Remove the hook and handle the fish gently

Once the fish is brought to the bank, leave it in the water to remove the hook. Keeping the fish in the water will help replenish lost oxygen. Usually you will hook the fish in the jaw and using a hemostat will allow you to grip the hook and make a quick removal. At times, the hook may get swallowed or get hooked in a more sensitive area. In this situation, cut the tippet close to the hook and the hook will rust off within a short period of time. If blood is coming from the gill areas, the fish will die shortly and you may prefer to take the fish home for consumption. Unfortunately, some regulations demand that the fish be released immediately.

Fish have a protective slime coating that protects them from fungus and parasites. If this slime coating is removed, the fish will have difficulty in surviving. Wet your hands prior to picking up a fish and, if you use a net, use a net with a seamless mesh and a shallow bag. Many times, these nets are marketed under a "Catch and Release" moniker.  

You can temporarily immobilize larger trout or other species by gently grasping them around the belly and turning them upside down.  Then use the other hand to remove the hook. Never squeeze a fish, you may damage it's internal organs, particularly the air bladder that it uses for buoyancy and to keep itself upright. 

Revive and release the fish

During a long fight, handling and hook removal, a fish can become exhausted and starved for oxygen.  This final stage of Catch and Release can mean the difference for the fish's survival and death.

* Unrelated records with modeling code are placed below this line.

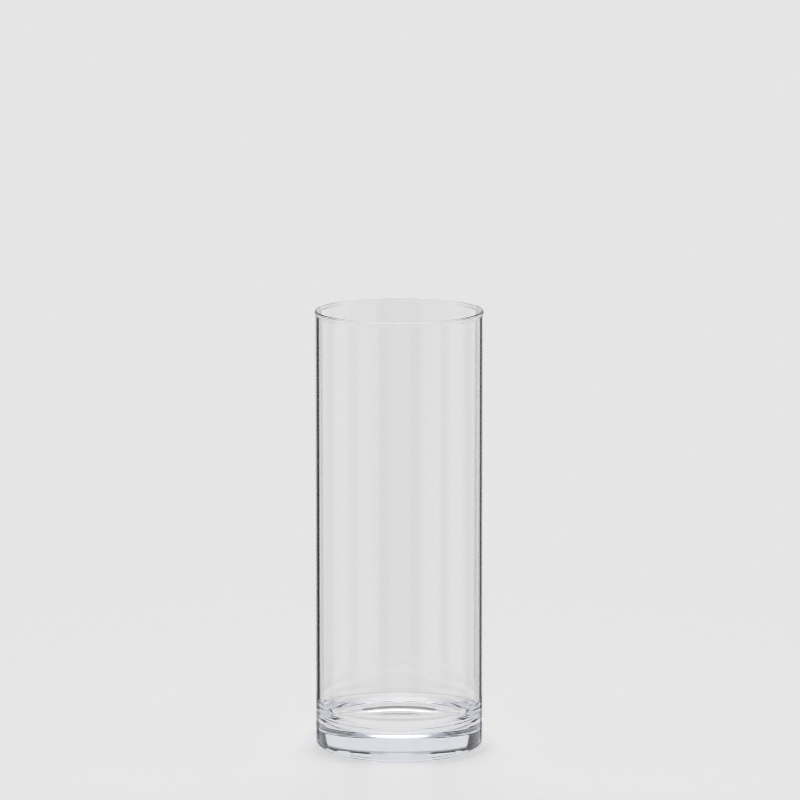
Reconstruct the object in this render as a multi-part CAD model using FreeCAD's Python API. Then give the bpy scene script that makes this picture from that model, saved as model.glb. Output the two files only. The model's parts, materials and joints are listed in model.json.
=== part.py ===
"""Clear glass cylinder vase with a heavy base, as one blown piece of glass.

Millimetres. The origin is on the axis in the plane that the vase stands on, and +Z is up.
The glass is one meridian outline turned once round the axis. The outline runs out along the
underside, up the outside, over the fire-polished rim, down the bore and in over the floor.
"""

import math
import os

import FreeCAD
import Part

# Driving dimensions
HEIGHT = 250.0  # standing plane to the crest of the rim
OUTER_DIAMETER = 95.0  # outside, just above the foot
UNDER_RIM_DIAMETER = 94.0  # outside, just under the rim, where the wall is thinner
WALL = 2.0  # glass thickness just above the foot
BASE_THICKNESS = 14.0  # standing plane to the edge of the inside floor
FLOOR_DIAMETER = 72.0  # the nearly flat part of the inside floor
FLOOR_RISE = 0.3  # height of the gentle dome in the middle of the inside floor
CORNER_HEIGHT = 14.0  # how far the inside corner sweeps up the wall
FOOT_RADIUS = 2.5  # rounding of the outside bottom edge
PUNT_DIAMETER = 76.0  # hollow pressed into the underside
PUNT_DEPTH = 1.2
BEAD_OVERHANG = 0.5  # how far the rim's bead stands out from the wall under it
BEAD_DROP = 1.4  # widest ring of the bead to where the bead meets the wall

# Worked out from the driving dimensions
AXIS_UP = FreeCAD.Vector(0, 0, 1)
OUTER_RADIUS = OUTER_DIAMETER / 2
BORE_RADIUS = OUTER_RADIUS - WALL
UNDER_RIM_RADIUS = UNDER_RIM_DIAMETER / 2
BEAD_RADIUS = UNDER_RIM_RADIUS + BEAD_OVERHANG
CREST_ROUND = (BEAD_RADIUS - BORE_RADIUS) / 2
BEAD_HEIGHT = HEIGHT - CREST_ROUND
FLOOR_RADIUS = FLOOR_DIAMETER / 2
CORNER_TOP = BASE_THICKNESS + CORNER_HEIGHT
RING_RADIUS = OUTER_RADIUS - FOOT_RADIUS
PUNT_RADIUS = PUNT_DIAMETER / 2
FULL_TURN = 360.0


def at(radius, height):
    """A point of the meridian outline, which lies in the XZ plane."""
    return FreeCAD.Vector(radius, 0, height)


def line(start, end):
    """A straight edge of the outline."""
    return Part.LineSegment(start, end).toShape()


def round_edge(centre, radius, from_angle, to_angle):
    """A round edge of the outline, by its centre, radius and end angles in degrees."""
    angles = [math.radians(a) for a in (from_angle, (from_angle + to_angle) / 2, to_angle)]
    points = [at(centre.x + radius * math.cos(a), centre.z + radius * math.sin(a)) for a in angles]
    return Part.Arc(*points).toShape()


def shallow_dome(edge_radius, edge_height, rise):
    """The round edge from a ring in to the axis, where it stands rise above the ring."""
    sphere = (edge_radius**2 + rise**2) / (2 * rise)
    centre = at(0, edge_height + rise - sphere)
    lean = math.degrees(math.asin(edge_radius / sphere))
    return round_edge(centre, sphere, 90 - lean, 90)


def inside_corner():
    """The quarter ellipse that sweeps the inside floor up into the bore."""
    centre = at(FLOOR_RADIUS, CORNER_TOP)
    foot = at(FLOOR_RADIUS, BASE_THICKNESS)
    side = at(BORE_RADIUS, CORNER_TOP)
    ellipse = Part.Ellipse(foot, side, centre)
    return Part.ArcOfEllipse(ellipse, 0, math.pi / 2).toShape()


def bead():
    """The swelling under the rim, as one arc from the wall out to the bead's widest ring."""
    swell = (BEAD_OVERHANG**2 + BEAD_DROP**2) / (2 * BEAD_OVERHANG)
    centre = at(BEAD_RADIUS - swell, BEAD_HEIGHT)
    lean = math.degrees(math.asin(BEAD_DROP / swell))
    return round_edge(centre, swell, -lean, 0)


def outline():
    """The meridian edges in order, from the axis under the vase to the axis on its floor."""
    crest = round_edge(at(BORE_RADIUS + CREST_ROUND, BEAD_HEIGHT), CREST_ROUND, 0, 180)
    foot = round_edge(at(RING_RADIUS, FOOT_RADIUS), FOOT_RADIUS, -90, 0)
    return [
        shallow_dome(PUNT_RADIUS, 0, PUNT_DEPTH),
        line(at(PUNT_RADIUS, 0), at(RING_RADIUS, 0)),
        foot,
        line(at(OUTER_RADIUS, FOOT_RADIUS), at(UNDER_RIM_RADIUS, BEAD_HEIGHT - BEAD_DROP)),
        bead(),
        crest,
        line(at(BORE_RADIUS, BEAD_HEIGHT), at(BORE_RADIUS, CORNER_TOP)),
        inside_corner(),
        shallow_dome(FLOOR_RADIUS, BASE_THICKNESS, FLOOR_RISE),
        line(at(0, BASE_THICKNESS + FLOOR_RISE), at(0, PUNT_DEPTH)),
    ]


def glass_vessel():
    """The whole vase as one closed solid."""
    half_section = Part.Face(Part.Wire(Part.__sortEdges__(outline())))
    turned = half_section.revolve(at(0, 0), AXIS_UP, FULL_TURN)
    return Part.Solid(turned.Shells[0])


def main():
    """Builds the vase, exports it and prints its sizes."""
    os.makedirs("parts", exist_ok=True)
    vessel = glass_vessel()
    vessel.exportStep("parts/glass_vessel.step")
    print(f"glass_vessel valid {vessel.isValid()} volume {vessel.Volume:.0f} mm3")


main()
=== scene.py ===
"""A clear glass cylinder vase on a pale table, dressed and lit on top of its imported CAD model.

Metres, in the CAD's own frame: the origin is on the axis in the plane that the vase stands on.
"""

import json
import logging
import math
from dataclasses import dataclass, field
from enum import Enum

import bmesh
import bpy
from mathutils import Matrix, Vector


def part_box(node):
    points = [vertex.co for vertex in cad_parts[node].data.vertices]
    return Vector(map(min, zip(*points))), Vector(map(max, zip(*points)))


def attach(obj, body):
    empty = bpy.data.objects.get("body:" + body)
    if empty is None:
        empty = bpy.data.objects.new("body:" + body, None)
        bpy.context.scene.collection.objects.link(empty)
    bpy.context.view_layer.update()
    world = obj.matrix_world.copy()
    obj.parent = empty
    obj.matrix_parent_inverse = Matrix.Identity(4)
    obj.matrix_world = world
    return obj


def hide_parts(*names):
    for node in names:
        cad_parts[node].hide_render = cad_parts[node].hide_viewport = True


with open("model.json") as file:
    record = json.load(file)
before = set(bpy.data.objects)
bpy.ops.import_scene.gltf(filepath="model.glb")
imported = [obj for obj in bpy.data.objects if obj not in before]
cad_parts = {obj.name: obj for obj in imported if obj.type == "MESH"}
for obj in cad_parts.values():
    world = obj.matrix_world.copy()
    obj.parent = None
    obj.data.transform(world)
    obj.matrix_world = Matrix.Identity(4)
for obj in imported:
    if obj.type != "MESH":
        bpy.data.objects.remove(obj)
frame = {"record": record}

Point = tuple[float, float]
Level = float | bpy.types.NodeSocket

MM = 0.001
NODE = "glass_vessel"
SLOT = "clear_glass"

log = logging.getLogger("vase")


class Sum(Enum):
    """The sums that the shader trees use."""

    ADD = "ADD"
    TAKE = "SUBTRACT"
    TIMES = "MULTIPLY"
    UNSIGNED = "ABSOLUTE"
    HEADING = "ARCTAN2"
    RISE = "ARCSINE"


class Seen(Enum):
    """The kinds of ray that may see a stage piece."""

    CAMERA = "visible_camera"
    DIFFUSE = "visible_diffuse"
    GLOSSY = "visible_glossy"
    THROUGH_GLASS = "visible_transmission"
    SHADOW = "visible_shadow"


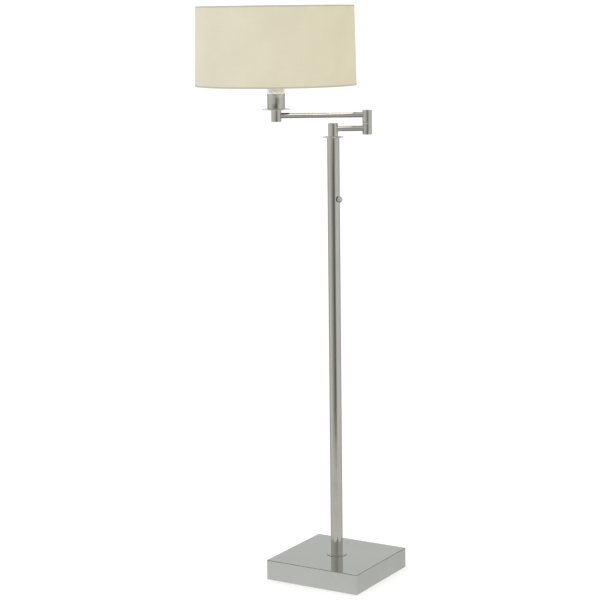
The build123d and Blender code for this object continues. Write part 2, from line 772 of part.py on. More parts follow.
shell_inner = socket_bore - 2 * screw_shell_wall
screw_shell = label(
    ring(socket_reach, shell_bottom, sleeve_top - shell_top_gap, socket_bore, shell_inner), "screw_shell"
)
contact_top = bulb_cap_bottom - bulb_tip_height
with BuildPart() as centre_contact:
    with BuildSketch(level_plane(socket_reach, contact_stem_bottom)):
        Circle(contact_stem_diameter / 2)
    extrude(amount=contact_top - contact_stem_bottom)
    with BuildSketch(level_plane(socket_reach, contact_top - contact_thickness)):
        Circle(contact_diameter / 2)
    extrude(amount=contact_thickness)
label(centre_contact, "centre_contact")

with BuildPart() as bulb_cap:
    with BuildSketch(level_plane(socket_reach, bulb_cap_bottom)):
        Circle(bulb_cap_diameter / 2)
    extrude(amount=bulb_cap_height)
    with BuildSketch(level_plane(socket_reach, contact_top)):
        Circle(bulb_tip_diameter / 2)
    extrude(amount=bulb_tip_height)
label(bulb_cap, "bulb_cap")


def bulb_outline(wall):
    """Half of the bulb's round section, drawn inward by a wall, from its neck to its crown."""
    neck = bulb_cap_diameter / 2 - wall
    belly = bulb_diameter / 2 - wall
    belly_height = bulb_glass_height - bulb_diameter / 2
    section = Plane(origin=along_arm(socket_reach, bulb_cap_top), x_dir=(1, 0, 0), z_dir=(0, -1, 0))
    with BuildSketch(section) as outline:
        with BuildLine():
            Line((0, 0), (neck, 0))
            Line((neck, 0), (neck, bulb_neck_height))
            Spline((neck, bulb_neck_height), (belly, belly_height), tangents=((0, 1), (0, 1)))
            RadiusArc((belly, belly_height), (0, belly_height + belly), -belly)
            Line((0, belly_height + belly), (0, 0))
        make_face()
    return outline.sketch


bulb_axis = Axis(along_arm(socket_reach, 0), (0, 0, 1))
with BuildPart() as bulb_glass:
    revolve(bulb_outline(0), axis=bulb_axis)
    revolve(bulb_outline(bulb_glass_wall), axis=bulb_axis, mode=Mode.SUBTRACT)
label(bulb_glass, "bulb_glass")

# Shade: a fitter clamped on the socket, wire rings, a stiff liner, its fabric and the taped edges
with BuildPart() as shade_clamp_ring:
    with BuildSketch(level_plane(socket_reach, fitter_top)):
        Circle(clamp_ring_diameter / 2)
        Circle(socket_sleeve_diameter / 2, mode=Mode.SUBTRACT)
        with PolarLocations(clamp_ring_diameter / 2, clamp_ring_notches):
            Circle(clamp_notch_radius, mode=Mode.SUBTRACT)
    extrude(amount=clamp_ring_height)
label(shade_clamp_ring, "shade_clamp_ring")

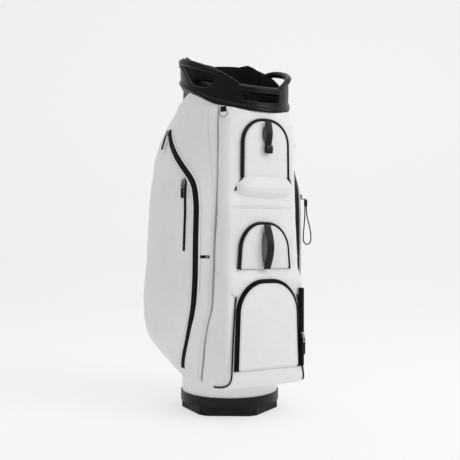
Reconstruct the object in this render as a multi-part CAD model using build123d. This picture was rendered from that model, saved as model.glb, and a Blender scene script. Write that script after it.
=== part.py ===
from build123d import *
import os
from math import atan, cos, degrees, pi, radians, sin, tan

# A cart-style golf bag. Millimetres, +Z up, the bag's front faces -Y, the origin is
# the middle of the foot's underside. "Left" is -X, as seen from in front of the bag.

# ---------------------------------------------------------------- driving dimensions
BASE_R = 123.0            # base cup outside radius
BASE_TOP = 45.0           # top edge of the base cup
FOOT_H = 22.0             # height of the six-sided rubber foot
FOOT_FLAT = 109.0         # centre to flat of the foot
FOOT_CORNER_R = 120.0     # the foot's corners are turned down to this radius
CUP_WALL = 3.0
CUP_LEDGE_Z = 26.0        # the tube stands on this ledge

FRONT_SLOPE_Z = 640.0     # the tube's flat front leans out to the collar above this height
TUBE_WALL = 2.5
TUBE_BASE_R = 119.5
TUBE_TOP_RX = 126.5       # tube at the collar, half width
TUBE_TOP_RY = 132.5       # tube at the collar, half depth
TUBE_TOP_Z = 760.0        # from here up the tube is straight
TUBE_FLAT_Y = -126.0      # the tube's front is flat here, to make room for the pockets
RIM_CY = -25.0            # the collar's centre is this far forward of the base's

RIM_Z = 782.0             # collar's lower edge above the origin, measured at y = 0
RIM_SLOPE = 0.394         # the collar rises towards the back by this much per mm
COLLAR_RX = 133.0
COLLAR_RY = 139.0
COLLAR_WALL = 6.0
COLLAR_BAND = 19.0        # height of the closed lower band of the collar
COLUMN_TOP = 76.0         # top of the two columns beside the front handle
HANDLE_SPAN = 24.0        # the front handle reaches this many degrees each side of the front
COLUMN_END = 48.0         # the front columns end here, and the side handles begin
SHOULDER_START = 90.0     # a low shoulder of the back wall begins here, under the side handles
SHOULDER_TOP = 42.0
BACK_START = 114.0        # the full height of the collar's back wall begins here
BACK_LEVEL = 885.0        # the back wall's top edge is level, at this height
LINER_START = 139.0       # the padded liner inside the back wall begins here
SIDE_GRIP_R = 8.5
GRIP_CROWN = 80.0         # the side handles are highest here, in degrees from the front
GRIP_FRONT_ABOVE, GRIP_CROWN_ABOVE, GRIP_BACK_ABOVE = 66.0, 76.0, 62.0
FRONT_GRIP_TOP = 58.0
FRONT_GRIP_LOW = 41.0     # underside of the front handle above the collar's lower edge

RAIL_W = 12.0             # padded rails of the club divider
RAIL_LOW = 5.0
ROW_Y = (-88.0, -43.0, 2.0, 47.0)
COLUMN_X = 40.0
SHEET_T = 1.5             # full-length divider cloth
STAY_R = 3.5              # rods that hold the collar up from the base
STAY_ANGLES = (40, 140, 220, 320)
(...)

  • Grasp the fish loosely in front of the tail and cradle the belly in your other hand 
  • Place the fish in slow water with the head facing the current so it can regain equilibrium.  
  • If necessary, gently rock the fish forward and back so water passes over the gills allowing the fish to re-oxygenate and recover. 
  • The fish will tell you when it is ready to go by  swimming away on it's own. 
  • Often a fish may finish its recovery by hiding behind your boots or a nearby rock.